FIGS. 2A to 2G show a method for manufacturing the FED of the present invention.

As shown in FIG. 2A, a conductive layer 20 is deposited on the top side of the back glass substrate 1. The conductive layer 20 is made of Si or metal such as Ta and the like. A first photoresist coating 14 is coated thereon. And then, interposing a photo mask M, a predetermined part is exposed to the light and etched to make a pattern for the first photoresist coating.

As shown in FIG. 2B, interposing the first photoresist pattern 14 as a mask, the exposed conductive coating 20 is etched at a predetermined depth and removed.

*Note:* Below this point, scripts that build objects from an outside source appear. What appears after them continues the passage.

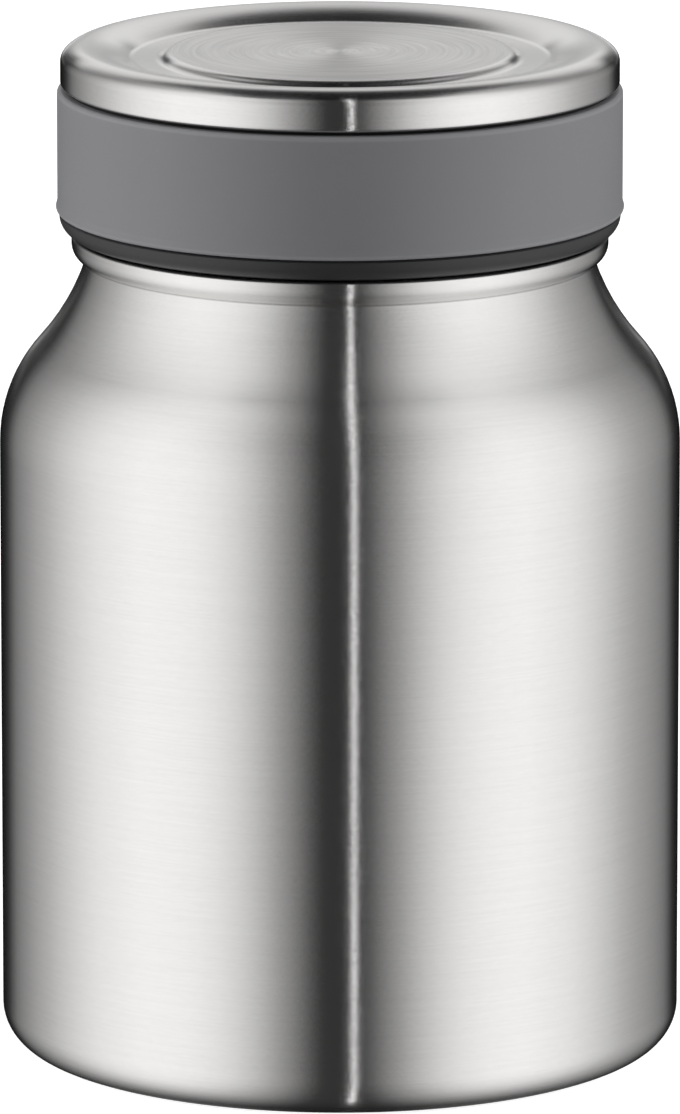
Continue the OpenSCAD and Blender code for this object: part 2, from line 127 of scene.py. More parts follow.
class JarSizes(PropertyGroup):
    """Sizes of the body and its neck."""

    body_r: length("Body radius", "Outside radius of the body", radius("outer_shell"))
    wall_top: length("Wall height", "Height at which the upright wall ends", 86.2 * MM)
    base_edge_r: length("Base rounding", "Rounding between the wall and the base", 5.8 * MM)
    foot_w: length("Foot width", "Width of the flat ring that the jar stands on", 2.7 * MM)
    shell_t: length("Shell thickness", "Thickness of the outer steel wall", 0.5 * MM)
    shoulder_r: length("Shoulder rounding", "Rounding where the shoulder leaves the wall", 20.6 * MM)
    flare_r: length("Flare radius", "Hollow curve between shoulder and neck", 33.2 * MM)
    shoulder_lean: angle("Shoulder lean", "Steepest lean of the shoulder from upright", 41.7)
    flare_lean: angle("Flare lean", "Lean that is left where the flare meets the bead", 18.4)
    groove_r: length("Groove radius", "Radius at the end of the flare, under the bead", 35.55 * MM)
    groove_hollow_r: length("Groove hollow", "Hollow rounding in the groove", 0.4 * MM)
    bead_r: length("Bead radius", "Outside radius of the neck bead", 37.4 * MM)
    bead_edge_r: length("Bead rounding", "Rounding under the bead", 2.4 * MM)
    ledge_edge_r: length("Ledge rounding", "Rounding over the bead", 0.5 * MM)
    neck_r: length("Neck radius", "Outside radius of the neck between its ridges", 34.8 * MM)
    mouth_r: length("Mouth radius", "Inside radius of the mouth", 32.5 * MM)
    liner_r: length("Vessel radius", "Outside radius of the inner vessel", 42 * MM)
    liner_t: length("Vessel thickness", "Thickness of the inner steel wall", 0.45 * MM)
    floor_edge_r: length("Floor rounding", "Rounding between the vessel's floor and wall", 9 * MM)
    liner_round_r: length("Vessel shoulder", "Rounding of the vessel's shoulder", 15.1 * MM)
    liner_flare_r: length("Vessel flare", "Rounding of the vessel into its neck", 20 * MM)


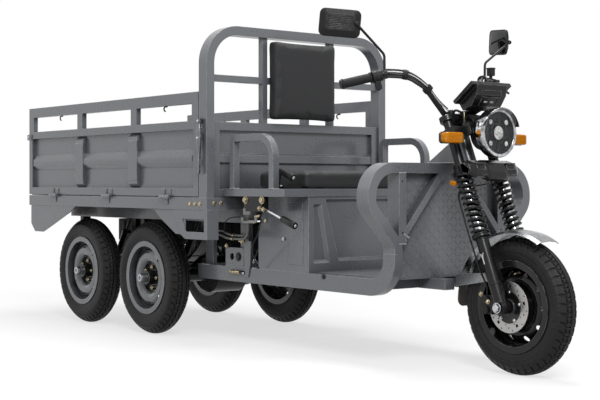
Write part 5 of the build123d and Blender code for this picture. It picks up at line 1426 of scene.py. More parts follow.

At that time, the non-etched conductive coating 20 forms a column.

As shown in FIG. 2C, after the insulating coating 4 formed by SiO₂ is formed in the above etched space using an electron beam depositing device or a sputter device, the remaining first photoresist pattern on the conductive layer 20 is remove lift off method.

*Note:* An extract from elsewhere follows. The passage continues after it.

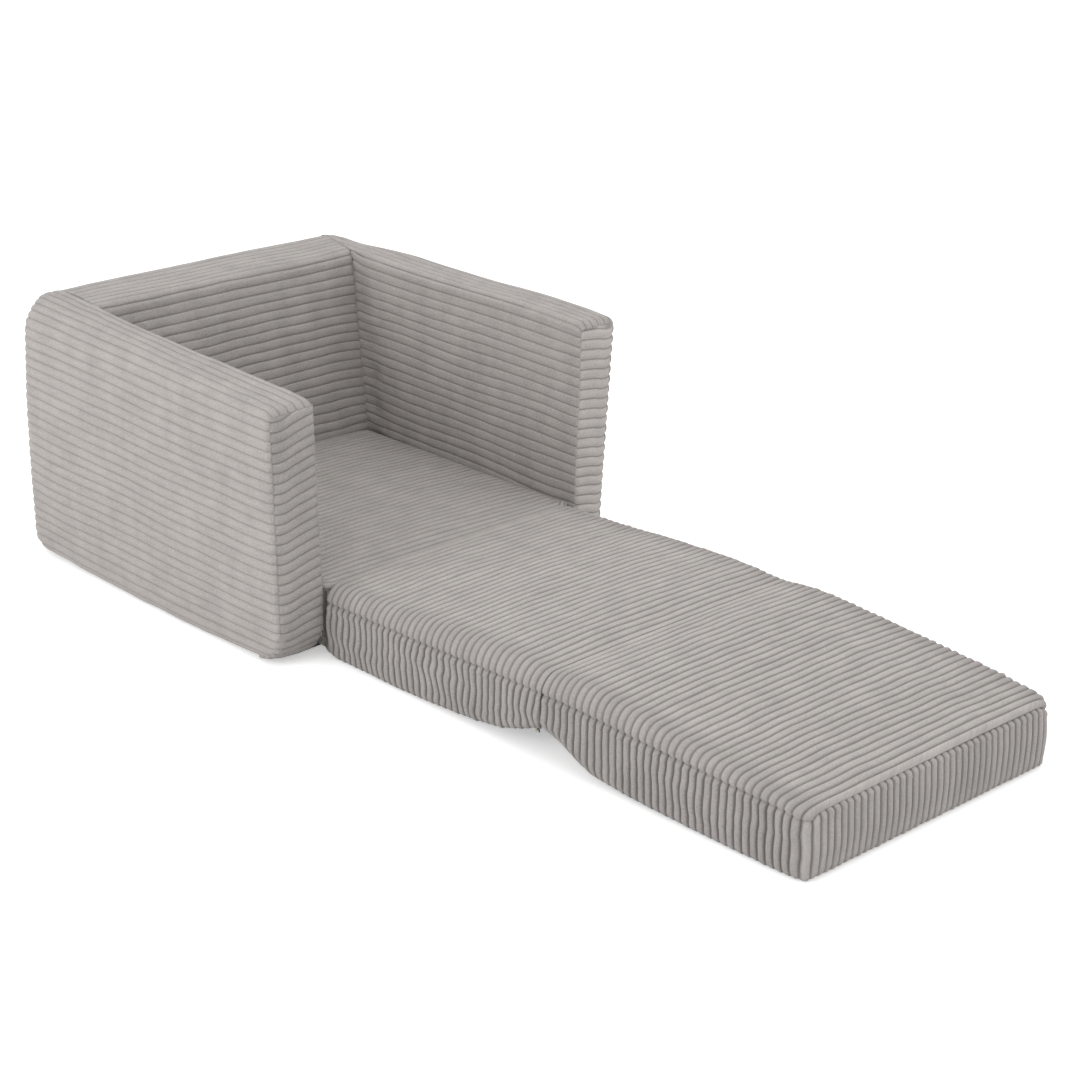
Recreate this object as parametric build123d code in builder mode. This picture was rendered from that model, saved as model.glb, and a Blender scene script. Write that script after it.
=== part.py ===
# Kids flip open sofa: a foam seat shell and a mattress of two pads that folds onto the seat.
# The mattress is laid open here. X runs across the sofa, -Y towards the mattress's free
# end and +Z up. The origin is on the floor, under the middle of the whole length.

import os
from math import hypot

from build123d import *

os.makedirs("parts", exist_ok=True)

# Shell: the back and two arms, in millimetres
shell_width = 551
shell_depth = 572
back_height = 357
arm_fall = 29
arm_thickness = 64
back_thickness_at_top = 113
back_thickness_at_seat = 140
rear_corner_radius = 50
front_top_radius = 18
front_bottom_radius = 33
side_edge_radius = 14
inner_edge_radius = 10

# Cloth and the room it leaves
cover_thickness = 3
foam_clearance = 0.3
wale_pitch = 11

# Seat between the arms
seat_height = 95
seat_crown = 2
fold_edge_radius = 10

# Mattress pads
pad_side_clearance = 7.5
pad_length = 385
pad_thickness = 77
pad_crown = 3
pad_side_bulge = 3
pad_end_radius = 12
pad_loop_radius = 8
fold_gap = 2
pad_gap = 0.6
ridge_rise = 9
middle_rest_run = 140
middle_notch_height = 18
end_notch_height = 36
notch_run = 88
notch_radius = 20

# Fold axes and fold cloth
seat_axis_height = 97
fold_cloth_thickness = 1.2
fold_cloth_margin = 6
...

As shown in FIGS. 2D and 2E, a second photoresist coating 15 is deposited on the column conductive coating 20 and the insulating coating 4. Interposing the mask M', the second photoresist coating 15 is exposed to the light to form a second photoresist pattern having a smaller area than that of the projected conductive coating 20. A non-exposed part of the second photoresist pattern is etched.

And then, as shown in FIG. 2F, the projected conductive coating 20 is etched by an isotropic etching process which etches in the same ratio (50:50) of the vertical direction to the horizontal directional and an anisotropic etching process which etches in the different ratio thereof to form the microtip 21. At that time, the non-projected conductive coating corresponds to the cathode electrode.

As shown in FIG. 2G, Mo, W or Nb is deposited on the insulating coating 4 to form the gate 3. The second photoresist pattern 15 is removed by the lift off method to form the cathode of one body.

The spacer 7 is formed on whole area except the cell where the cathode 22 is placed on the back glass substrate 1.

The front glass 8 on which the transparent conductive coating 9 and the phosphor coating 10 are formed is placed on the spacer 7. And then, the above elements are united into one to complete the FED.

As described above, the cathode is formed according to the simple photoresist method, so that, since the high technology in the embodiment of the process is not needed, the manufacturing process is simple. Also, the heights of the microtips are uniform, so that the gate voltages applied to the microtips are uniform so as to obtain the good light emission characteristic.

Thus, according to the FED of the present invention, the microtips of the cathode emitting the electrons are disposed in the uniform height under the gate and sharply formed by being united with the cathode so as to resist the ion bombardment for hours and obtain the good and uniform light emission characteristic. Also, the present invention has advantage of simply and efficiently manufacturing the above cathode.

Claims

1. A method for manufacturing a field emission display FED comprising the steps of:

forming successively a conductive coating and a first photoresist coating on a transport insulating substrate;

exposing the first photoresist coating to the light and removing the first photoresist coating except for a part where a microtip is formed;

etching a predetermined depth in the conductive coating by interposing the first photoresist pattern as a mask to form a plurality of columns;

depositing an insulating coating on the etched and exposed conductive coating and removing the remaining first photoresist pattern by a lift off method;

depositing and patterning a second photoresist coating on the exposed columns and the insulating coating to form a second photoresist pattern so that the thickness of the remaining second photoresist pattern become smaller than that of the exposed columns;

etching the columns through a selective isotropic or anisotropic etching process by interposing the second photoresist pattern as the mask to form the sharp end of a microtip; and

depositing a gate layer on the insulating coating and removing the remaining second photoresist pattern.

2. The method for manufacturing the FED as claimed in claim 1, wherein the conductive coating comprises Si or metal such as Ta and the like and is formed in the thickness of 10000 Å to 20000 Å.

3. The method for manufacturing the FED as claimed in claim 1, wherein the etching of the conductive coating for forming the column is performed by an anisotropic etching method.

4. The method for manufacturing the FED as claimed in claim 1, wherein the height of the column is 7000 Å to 15000 Å.

5. The method for manufacturing the FED as claimed in claim 1, wherein the peripheral inclined area of the microtip is inward rounded.

6. The method for manufacturing the FED as claimed in claim 1, wherein the gate layer comprises Mo, W, or Nb is formed in the thickness of 1000 Å to 4000 Å.